As I grow older, the more I’m finding out about the world around me. I’ve had very inaccurate conceptions of what the world is and in this post I would like to share an example of just that. Of course, this isn’t the first time in this blog that I’ve done so, but this one is certainly major and I believe it deserves attention to.
It all began four years ago when I was about to turn twenty. As I’ve told about in previous posts like any guy my age I had and continue to have a lot of sexual frustration. Four years ago this all came to a head and something happened. I started doing (gasp!) the following activity: looking at pornography.
I can hear the peanut gallery now. So what? What young boy in this age hasn’t seen pornography??
But that’s the point I’m making here. I didn’t know guys my age were into this stuff. Sure I heard about it like on TV shows and such, but the concept of pornography was always treated with such negativity (at least that’s what it seemed to me) that I had automatically dumped it into the ‘bad’ category and really thought nothing of it. It’s just another example of how my autistic mind works and comes with my perfectionistic traits. Everything is either good or bad with no in between. Well, perhaps I did have some notion of shades of grey, but it wasn’t as deep as I thought it was. That is, until four years ago when I started looking at porn myself. I thus started to freak out.
I knew porn was accessible on the internet. When my sexual frustration had reached a peak four years ago, I started to rationalise why I would look at it. Why not? No one would know. No one has access to my laptop except me so just as long as I kept it a secret, it wouldn’t matter. Afterwards, however, as I said I started to freak out and my black/white mind had trouble reconciling this behaviour with the good person I was. I thus went to see a counsellor about it and lo behold it didn’t turn out to be as big a deal as I thought it was and I walked out totally as peace myself. I continued to watch porn, but I don’t much anymore because it got boring and clichéd after a while and it’s never interfered with my life since that session with the counsellor.

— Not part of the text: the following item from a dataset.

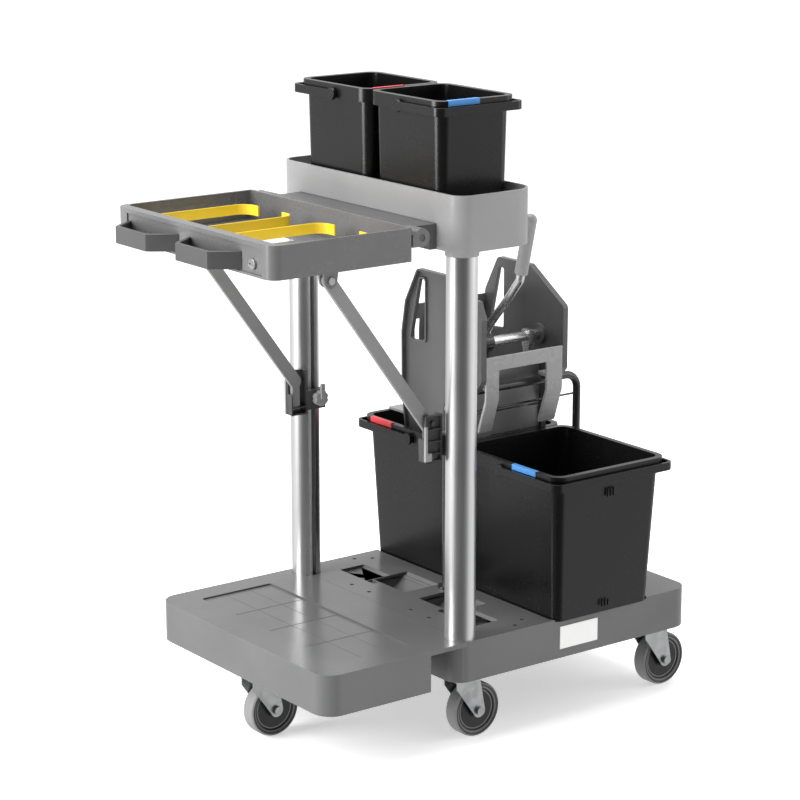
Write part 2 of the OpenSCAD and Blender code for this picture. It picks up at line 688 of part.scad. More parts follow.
module lower_bucket(s) color([0.08, 0.08, 0.08]) centred() scale_y(s)
    bucket(lower_mid, low_l, low_w, low_h, lower_z, low_taper, low_pivot);
module upper_bucket(s) color([0.08, 0.08, 0.08]) centred() scale_y(s)
    bucket(upper_mid, up_l, up_w, up_h, upper_z, up_taper, up_pivot);
module lower_bail(s) color([0.1, 0.1, 0.1]) centred() scale_y(s)
    bail(lower_mid, low_l, low_w, low_h, lower_z, low_pivot);
module upper_bail(s) color([0.1, 0.1, 0.1]) centred() scale_y(s)
    bail(upper_mid, up_l, up_w, up_h, upper_z, up_pivot);

tab_t = 1.4;
tab_l = 66;
tab_h = 9;
tab_lap = 7;
// Clip over the rim on the bag side of a lower bucket
module lower_tab(s, c) color(c) centred() scale_y(s) {
    y = low_w - (s > 0 ? 96 : 122);
    box([lower_x0 - tab_t, y, rim_z - tab_h], [lower_x0, y + tab_l, rim_z + tab_t]);
    box([lower_x0 - tab_t, y, rim_z], [lower_x0 + tab_lap, y + tab_l, rim_z + tab_t]);
}
// Clip on the rim of an upper bucket, at the edge y; the outer one is turned down over the rim
module upper_tab(y, turned, c) color(c) centred() {
    z = upper_z + up_h;
    x = upper_mid - 66;
    if (turned) box([x, y - tab_t, z - tab_h], [x + tab_l, y, z + tab_t]);
    box([x, y - (turned ? tab_t : 0), z], [x + tab_l, y + tab_lap, z + tab_t]);
}

// ---- wringer ----

// Cheek with a hand slot, a turned edge and a bush for the shaft; s faces the edge outwards
module cheek(x0, s) color("dimgray") centred() {
    outline = soft(cheek_points, 10);
    xf = s > 0 ? x0 : x0 + cheek_t - cheek_flange;
    difference() {
        union() {
            across(x0, cheek_t) polygon(outline);
            across(xf, cheek_flange) difference() {
                polygon(outline);
                polygon(soft(inset(cheek_points, 4), 6));
            }
            across(s > 0 ? x0 : x0 + cheek_t - 8, 8) difference() {
                polygon(soft(inset(cheek_slot, -4), 7));
                polygon(soft(cheek_slot, 5));
            }
            rod_x(shaft_y, shaft_z, x0 - (s > 0 ? 6 : 0), x0 + cheek_t + (s > 0 ? 0 : 6), 20);
        }
        across(x0 - 20, 50) polygon(soft(cheek_slot, 5));
        rod_x(shaft_y, shaft_z, x0 - 20, x0 + 40, shaft_d / 2 + pin_fit);
        // notch that drops over the stand's tube
        box([x0 - 20, -stand_d / 2 - slip, basket_z], [x0 + 30, stand_d / 2 + slip, stand_top]);
    }
}
module wringer_cheek_front() cheek(wringer_x0, -1);
module wringer_cheek_rear() cheek(wringer_x1 - cheek_t, 1);

front_x0 = wringer_x0 + cheek_t;
front_x1 = wringer_x1 - cheek_t;
arch_x0 = wringer_x0 + 34;
arch_x1 = wringer_x1 - 42;
// Arched front whose two legs curve in towards the stand
module wringer_front() color("darkgray") centred() {
    t = 5;
    legs = [[front_y, arch_z + 4], [front_y, arch_z - 55], [-17, arch_z - 119], [-12.5, arch_z - 119],
        [-12.5, arch_z - 111], [front_y + t, arch_z - 53], [front_y + t, arch_z + 4]];
    box([front_x0, front_y, arch_z], [front_x1, front_y + t, arch_z + 26]);
    across(front_x0, arch_x0 - front_x0) polygon(legs);
    across(arch_x1, front_x1 - arch_x1) polygon(legs);
    for (x = [front_x0, front_x1 - 6])
        box([x, front_y + t - e, arch_z - 3], [x + 6, front_y + 14, arch_z + 23]);
    // saddle that rests on the stand's tube
    for (x = [front_x0 + 2, front_x1 - 22])
        box([x, front_y + t - e, stand_top], [x + 20, stand_d / 2, stand_top + 8]);
}

// Strainer: a slatted back wall and floor between the cheeks
module wringer_basket() color("darkgray") centred() {
    x0 = front_x0;
    x1 = front_x1;
    difference() {
        across(x0, x1 - x0) polygon([[24.5, basket_z + 4.3], [24.5, basket_z + 8], [180, basket_z + 8],
            [196, rim_z + 54], [199, shaft_z], [192, shaft_z + 50], [196, shaft_z + 50], [200.7, shaft_z],
            [199.7, rim_z + 54], [182.5, basket_z + 4.3]]);
        for (k = [0:5]) let (x = x0 + 16 + k * (x1 - x0 - 19) / 6) {
            box([x, 34, basket_z], [x + 10, 172, basket_z + 20]);
            box([x, 170, basket_z + 36], [x + 10, 220, shaft_z + 20]);
        }
    }
    // hooks that rest on the bucket's outer rim
    z = rim_z + seat;
    for (x = [x0 + 20, x1 - 50]) box([x, 196, z], [x + 30, rim_gap + low_w - 3, z + 5]);
}

module wringer_shaft() color("silver") centred() {
    rod_x(shaft_y, shaft_z, wringer_x0 - 4, wringer_x1 + 4, shaft_d / 2);
    for (x = [wringer_x0 + 26, wringer_x1 - 38]) difference() {
        across(x, 10) translate([shaft_y, shaft_z])
            polygon(soft([[-12, 12], [-12, -12], [-6, -34], [6, -34], [12, -12], [12, 12]], 4));
        rod_x(shaft_y, shaft_z, x - e, x + 11, shaft_d / 2 - 2);
    }
}

module lever_hub() color("black") centred() difference() {
    union() {
        rod_x(shaft_y, shaft_z, lever_x - 14, lever_x + 14, 17);
        across(lever_x - 11, 22) translate([shaft_y, shaft_z])
            polygon([[-12, 8], [16, 8], [40, 40], [40, 74], [18, 74], [-10, 18]]);
        rod_x(shaft_y + 29, shaft_z + 60, lever_x - 16, lever_x + 16, 6);
    }
    rod_x(shaft_y, shaft_z, lever_x - 20, lever_x + 20, shaft_d / 2 + 0.02);
    rise = lever_path[1] - lever_path[0];
    translate([lever_x, lever_path[0][0], lever_path[0][1]]) rotate([atan2(-rise[0], rise[1]), 0, 0])
        cylinder(r = lever_r + 0.02, h = 60);
}

module lever_tube() color("silver") centred()
    bent_tube(lever_x, concat(curve([for (i = [0:2]) lever_path[i]]),
        [for (d = [-14, -7, 0, 11]) lever_path[3] + grip_dir * d]), lever_r);

module lever_grip() color("gray") centred() {
    p = lever_path[3];
    translate([lever_x, p[0], p[1]]) rotate([atan2(-grip_dir[0], grip_dir[1]), 0, 0]) {
        difference() {
            cylinder(r = lever_r + 4, h = grip_l);
            translate([0, 0, -e]) cylinder(r = lever_r + 0.3, h = 12);
        }
        translate([0, 0, grip_l]) sphere(r = lever_r + 4);
    }
}

// Slatted plate that the shaft pushes across the basket
module press_plate() color("darkgray") centred() {
    x0 = front_x0 + 0.3;
    x1 = front_x1 - 0.3;
    for (k = [0:3]) let (z = basket_z + 12 + 46 * k) box([x0, press_y, z], [x1, press_y + 4, z + 42]);
    for (x = [x0 + 24, x1 - 36]) box([x, press_y + 3, basket_z + 12], [x + 12, press_y + 12, basket_z + 192]);
}

// Bent tube stand that straddles the buckets between its two legs
module wringer_stand() color("black") centred() {
    r = stand_d / 2;
    b = stand_bend;
    x0 = stand_x0;
    x1 = stand_x1;
    for (x = [x0, x1]) {
        translate([x, 0, base_top + seat]) cylinder(r = r, h = stand_z - b - base_top - seat);
        translate([x, 0, base_top + seat]) cylinder(r = 16, h = 4);
    }
    rod_x(0, stand_z, x0 + b, x1 - b, r);
    translate([x0 + b, 0, stand_z - b]) rotate([90, 0, 0]) rotate([0, 0, 90]) bend(b, r);
    translate([x1 - b, 0, stand_z - b]) rotate([90, 0, 0]) bend(b, r);
    rod_x(0, rod_z, x0, x1, 2);
}

// Quarter bend of a tube of radius r, of radius b at its middle
module bend(b, r) rotate_extrude(angle = 90) translate([b, 0]) circle(r = r);

chassis();
platform();
label_plate();
post(1);  // post_left
post(-1);  // post_right
shelf();
hinge_housing();
hinge_pin();
bag_frame();
bag_handles();
lock_cylinder();
bag_clamp(0);  // bag_clamp_1
bag_clamp(1);  // bag_clamp_2
bag_clamp(2);  // bag_clamp_3
bag_clamp(3);  // bag_clamp_4
strut(1);  // strut_left
strut(-1);  // strut_right
strut_pins();
bracket(1);  // bracket_left
bracket(-1);  // bracket_right
knob(1);  // knob_left
knob(-1);  // knob_right
lower_bucket(1);  // lower_bucket_left
lower_bucket(-1);  // lower_bucket_right
upper_bucket(1);  // upper_bucket_left
upper_bucket(-1);  // upper_bucket_right
lower_bail(1);  // lower_bail_left
lower_bail(-1);  // lower_bail_right
upper_bail(1);  // upper_bail_left
upper_bail(-1);  // upper_bail_right
lower_tab(1, "red");  // lower_tab_left
lower_tab(-1, "royalblue");  // lower_tab_right
upper_tab(rim_gap, false, "red");  // upper_tab_left
upper_tab(-rim_gap - up_w, true, "royalblue");  // upper_tab_right
wringer_cheek_front();
wringer_cheek_rear();
wringer_front();
wringer_basket();
wringer_shaft();
lever_tube();
lever_hub();
lever_grip();
press_plate();
wringer_stand();
castor_plates();
fork(0);  // fork_1
fork(1);  // fork_2
fork(2);  // fork_3
fork(3);  // fork_4
fork(4);  // fork_5
hub(0);  // hub_1
hub(1);  // hub_2
hub(2);  // hub_3
hub(3);  // hub_4
hub(4);  // hub_5
tyre(0);  // tyre_1
tyre(1);  // tyre_2
tyre(2);  // tyre_3
tyre(3);  // tyre_4
tyre(4);  // tyre_5
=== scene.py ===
"""A housekeeping cart: finishes, fine pieces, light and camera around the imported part."""
import bpy
import bmesh
import math
from mathutils import Matrix, Vector


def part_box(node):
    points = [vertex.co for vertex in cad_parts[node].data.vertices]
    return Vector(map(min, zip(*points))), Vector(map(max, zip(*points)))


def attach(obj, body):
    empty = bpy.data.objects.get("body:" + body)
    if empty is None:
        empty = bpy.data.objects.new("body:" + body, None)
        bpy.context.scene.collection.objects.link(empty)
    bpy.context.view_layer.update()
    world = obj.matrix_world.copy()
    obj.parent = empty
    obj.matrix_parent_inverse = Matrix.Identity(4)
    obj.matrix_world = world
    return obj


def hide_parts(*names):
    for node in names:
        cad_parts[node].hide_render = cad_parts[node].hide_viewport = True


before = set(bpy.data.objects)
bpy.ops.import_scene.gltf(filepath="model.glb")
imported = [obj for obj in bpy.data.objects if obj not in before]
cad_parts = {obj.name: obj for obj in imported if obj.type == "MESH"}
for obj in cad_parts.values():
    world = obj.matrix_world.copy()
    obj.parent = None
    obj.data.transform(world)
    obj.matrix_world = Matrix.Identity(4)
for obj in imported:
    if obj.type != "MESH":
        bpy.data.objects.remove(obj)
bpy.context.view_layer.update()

SIDES = ("left", "right")
PLASTIC_IOR = 1.47
RING_BLUR = 0.0004

# Corners nearer than this many metres are joined before edges are rounded, and the angles
# between two faces from which their edge is rounded, shaded as a crease, or smoothed away
CORNER_JOIN = 0.00002
EDGE_ANGLE = math.radians(32.0)
CREASE_ANGLE = math.radians(36.0)
FLAT_ANGLE = math.radians(0.6)

# The platform's sunk floor: its depth, its ends from the platform's outer end, and its bead lines
FLOOR_DROP = 0.003
FLOOR_ENDS = (0.062, 0.215)
FLOOR_HALF_WIDTH = 0.208
BEAD_LINES_ALONG = (-0.108, 0.0, 0.108)
BEAD_LINES_ACROSS = (0.052, 0.104)
BEAD_HALF = 0.0009

# Tool pockets: start and end from the chassis's near end, then near and far from the middle
POCKETS = ((0.087, 0.143, 0.122, 0.204), (0.103, 0.183, 0.022, 0.118))
POCKET_DEPTH = 0.040
POCKET_WALL = 0.0022
POCKET_FLAT = 0.30

# Strut holder: height, wall, and how far its rim stands out past its back plate
HOLDER_HEIGHT = 0.082
HOLDER_WALL = 0.0022
HOLDER_RIM = 0.0085
HOLDER_ROUND = 0.010

# The room: the side that is dim, and how bright the rest and that side are
DIM_SIDE = (-0.60, -0.80, 0.0)
ROOM_GLOW = 0.80
DIM_GLOW = 0.10


# ---------------------------------------------------------------- shader expressions

class Wire:
    """A shader output that plain arithmetic can be done with."""

    def __init__(self, finish, socket):
        self.finish = finish
        self.socket = socket

    def also(self, output):
        """Another output of the same node."""
        return Wire(self.finish, self.socket.node.outputs[output])

    def worked(self, operation, *values):
        return self.finish.node("ShaderNodeMath", {"operation": operation},
                                dict(enumerate(values)))

    def __add__(self, other):
        return self.worked("ADD", self, other)

    def __radd__(self, other):
        return self.worked("ADD", other, self)

    def __sub__(self, other):
        return self.worked("SUBTRACT", self, other)

    def __rsub__(self, other):
        return self.worked("SUBTRACT", other, self)

    def __mul__(self, other):
        return self.worked("MULTIPLY", self, other)

    def __rmul__(self, other):
        return self.worked("MULTIPLY", other, self)

    def eased(self, low, high):
        """0 below low, 1 above high, smooth in between."""
        return self.finish.node("ShaderNodeMapRange", {"interpolation_type": "SMOOTHSTEP"},
                                {"Value": self, "From Min": low, "From Max": high})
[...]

A related example of how my black/white mind operates happened a year later. I met a girl who was a student at Acadia like me. I forget how it happened exactly, but we started talking about relationships and sex. She revealed to me how she had a boyfriend and broke up after having sex with him and then went on to say how a lot of teenagers have sex. This was news to me. I knew that the subject of sex was appearing everywhere and anywhere in the adolescent world, but I never figured that I was in the minority as being a virgin. I then confirmed all this information with another counsellor who informed me that young people having sex was indeed the norm and not only that, but a lot of them weren’t even in long-term relationships, but did one-night stands, friends with benefits, and engaged in sex with multiple partners. I remember being shocked in hearing this and started questioning her whether I could do the same. After all, why not? I bet it would take away a lot of my sexual frustration to which she replied absolutely and that my body was my body and I was free to choose to do what I wanted with it, regardless of what anyone thought.
While I knew at a subconscious level that I would never partake in this, I really couldn’t help but feel tempted. But at the end of the day, I knew I wouldn’t do it and would save it for the right girl whenever she comes along. I’m certainly in the minority when it comes to living my life this way, but I’m in the minority on a lot of things so as far as I was concerned I’m only concerned about what’s right for me.
I’ve made my choices. What are yours?